Two-stage stochastic algorithm for solving large-scale (non)-convex separable optimization problems under affine constraints
Benjamin Dubois-Taine, Laurent Pfeiffer, Nadia Oudjane, Adrien Seguret, Francis Bach
TL;DR
The paper tackles large-scale, separable optimization with affine coupling constraints, addressing the prohibitive cost of computing Fenchel conjugates at every iteration. It introduces a two-stage method: a stochastic dual subgradient stage to rapidly approximate the dual optimum, followed by a block-coordinate Frank-Wolfe stage to derive primal solutions from the dual information. In the convex setting, the method achieves an overall conjugate-evaluation complexity of $O\left(\frac{1}{\varepsilon^2}+\frac{N}{\varepsilon^{2/3}}\right)$, significantly beating the $O(\frac{N}{\varepsilon^2})$ baseline. The authors extend the framework to nonconvex component functions, leveraging Shapley-Folkman type bounds and Carathéodory decompositions to preserve convergence guarantees and provide practical reconstruction schemes. Numerical experiments on large-scale data, including EV charging, demonstrate substantial empirical improvements and confirm the predicted convergence behavior.
Abstract
We consider nonsmooth optimization problems under affine constraints, where the objective consists of the average of the component functions of a large number $N$ of agents, and we only assume access to the Fenchel conjugate of the component functions. The algorithm of choice for solving such problems is the dual subgradient method, also known as dual decomposition, which requires $O(\frac{1}{ε^2})$ iterations to reach $ε$-optimality in the convex case. However, each iteration requires computing the Fenchel conjugate of each of the $N$ agents, leading to a complexity $O(\frac{N}{ε^2})$ which might be prohibitive in practical applications. To overcome this, we propose a two-stage algorithm, combining a stochastic subgradient algorithm on the dual problem, followed by a block-coordinate Frank-Wolfe algorithm to obtain primal solutions.

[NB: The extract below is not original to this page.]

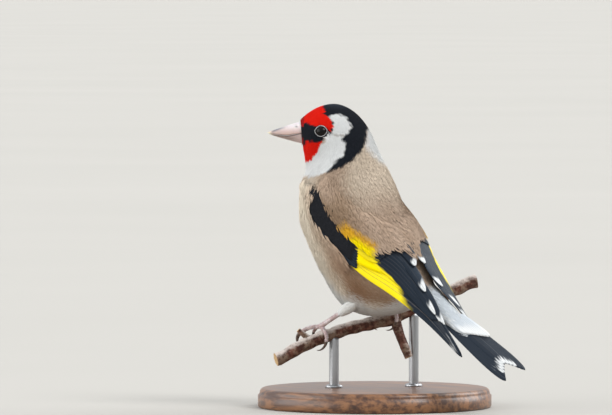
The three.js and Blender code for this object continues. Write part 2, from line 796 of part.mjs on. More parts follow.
function makeTorso() {
  let torso = bodyLength(NECK_END, TORSO_END, 20).subtract(branch(GAP));
  for (const side of [LEFT, RIGHT]) {
    const { foot, upward, from } = sleeveLine(side);
    const shank = [foot, foot.clone().addScaledVector(upward, from)];
    const pocket = [upperLeg(side, GAP), toes(side, GAP), bar(shank, [1.15, 1.15], 10)];
    torso = torso.subtract(union(pocket));
  }
  return largest(torso);
}

// Stand
function lathe(profile, sides) {
  const rings = profile.map(([radius, height]) =>
    Array.from({ length: sides }, (_, i) => {
      const turn = (2 * Math.PI * i) / sides;
      return vec(radius * Math.cos(turn), radius * Math.sin(turn), height);
    }),
  );
  return loft(rings);
}
const onBase = (p, height) => vec(p.x + BODY_POINT.x, p.y + BODY_POINT.y, height);

function rodSocket(place) {
  const foot = onBase(branchAt(place), BASE_THICKNESS - ROD_SOCKET_DEPTH - GAP);
  const top = onBase(branchAt(place), BASE_THICKNESS + 2);
  return bar([foot, top], [ROD_RADIUS + GAP, ROD_RADIUS + GAP], 16);
}
function makeBase() {
  const round = 1.2;
  const disc = lathe(
    [
      [BASE_RADIUS - 0.6, 0],
      [BASE_RADIUS, 0.6],
      [BASE_RADIUS, BASE_THICKNESS - round],
      [BASE_RADIUS - 0.35 * round, BASE_THICKNESS - 0.35 * round],
      [BASE_RADIUS - round, BASE_THICKNESS],
    ],
    48,
  );
  return ROD_PLACES.reduce((base, place) => base.subtract(rodSocket(place)), disc);
}
function makeRod(place) {
  const top = branchAt(place);
  const foot = onBase(top, BASE_THICKNESS - ROD_SOCKET_DEPTH).sub(BODY_POINT);
  return largest(bar([foot, top], [ROD_RADIUS, ROD_RADIUS], 16).subtract(branch(GAP)));
}

// The named meshes
const PAINT = {
  head: ["#a3161b", 0.85],
  coat: ["#9b7a58", 0.9],
  wing: ["#1d1b1c", 0.75],
  tail: ["#1b1b1e", 0.75],
  bill: ["#d9c3b4", 0.45],
  eye: ["#120c0a", 0.08],
  leg: ["#b98878", 0.6],
  claw: ["#5e4740", 0.5],
  bark: ["#7a675c", 0.9],
  base: ["#6b4a33", 0.5],
  rod: ["#8d8f92", 0.3, 1],
};
const bird = new THREE.Group();
bird.position.copy(BODY_POINT);
const group = new THREE.Group();
group.add(bird);

function add(parent, name, made, [color, roughness, metalness = 0]) {
  const { vertProperties, triVerts } = made.getMesh();
  const geometry = new THREE.BufferGeometry()
    .setAttribute("position", new THREE.BufferAttribute(vertProperties, 3))
    .setIndex(new THREE.BufferAttribute(triVerts, 1));
  const material = new THREE.MeshStandardMaterial({ color, roughness, metalness });
  const mesh = new THREE.Mesh(geometry, material);
  mesh.name = name;
  parent.add(mesh);
}

add(bird, "head", makeHead(), PAINT.head);
add(bird, "neck", bodyLength(HEAD_END, NECK_END, 7), PAINT.coat);
add(bird, "torso", makeTorso(), PAINT.coat);
add(bird, "bill_upper", billHalf(true), PAINT.bill);
add(bird, "bill_lower", billHalf(false), PAINT.bill);
for (const [side, word] of [[LEFT, "left"], [RIGHT, "right"]]) {
  add(bird, "eye_" + word, ball(eyeFrame(side).centre, EYE_RADIUS, 16), PAINT.eye);
  add(bird, "wing_" + word, makeWing(side), PAINT.wing);
  add(bird, "upper_leg_" + word, makeUpperLeg(side), PAINT.coat);
  add(bird, "shank_" + word, makeShank(side), PAINT.leg);
  add(bird, "foot_" + word, makeFoot(side), PAINT.leg);
  for (const toe of TOES) add(bird, "claw_" + word + "_" + toe.name, makeClaw(side, toe), PAINT.claw);
}
add(bird, "tail", makeTail(), PAINT.tail);
add(bird, "perch", branch(0), PAINT.bark);
add(group, "stand_base", makeBase(), PAINT.base);
ROD_PLACES.forEach((place, i) => add(bird, "stand_rod_" + (i + 1), makeRod(place), PAINT.rod));

export default group;
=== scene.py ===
"""European goldfinch on a perch and a display stand, laid out as an add-on.

Sizes are in millimetres round a body point inside the bird until a mesh is made. A coat tuft,
a vane of the wing or the tail, and the skin all grow from the same few curves.
"""

import math

import bpy
import numpy as np
from bpy.props import FloatProperty, FloatVectorProperty, IntProperty, PointerProperty
from mathutils import Matrix
from mathutils.kdtree import KDTree


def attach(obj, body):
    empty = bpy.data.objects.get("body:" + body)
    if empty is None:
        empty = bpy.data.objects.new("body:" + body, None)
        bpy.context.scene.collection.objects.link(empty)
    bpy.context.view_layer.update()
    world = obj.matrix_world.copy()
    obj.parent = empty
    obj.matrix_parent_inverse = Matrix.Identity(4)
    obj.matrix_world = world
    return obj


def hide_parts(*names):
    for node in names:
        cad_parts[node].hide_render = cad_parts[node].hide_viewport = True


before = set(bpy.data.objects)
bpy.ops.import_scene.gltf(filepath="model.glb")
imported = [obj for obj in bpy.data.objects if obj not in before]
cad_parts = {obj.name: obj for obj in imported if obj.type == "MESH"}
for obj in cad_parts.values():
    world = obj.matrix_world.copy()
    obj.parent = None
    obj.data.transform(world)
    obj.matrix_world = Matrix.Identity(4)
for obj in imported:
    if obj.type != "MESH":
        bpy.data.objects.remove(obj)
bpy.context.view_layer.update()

bl_info = {
    "name": "Goldfinch display model",
    "version": (1, 0, 0),
    "blender": (4, 5, 0),
    "location": "3D View > Sidebar > Goldfinch",
    "description": "Builds a perched goldfinch with its plumage, its perch and its stand",
    "category": "Object",
}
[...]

The resulting algorithm requires only $O(\frac{1}{ε^2} + \frac{N}{ε^{2/3}})$ calls to Fenchel conjugates to obtain an $ε$-optimal primal solution in expectation in the convex case. We extend our results to nonconvex component functions and show that our method still applies and gets (almost) the same convergence rate, this time only to an approximate primal solution recovering the classical duality gap bounds usually obtained using the Shapley-Folkman theorem.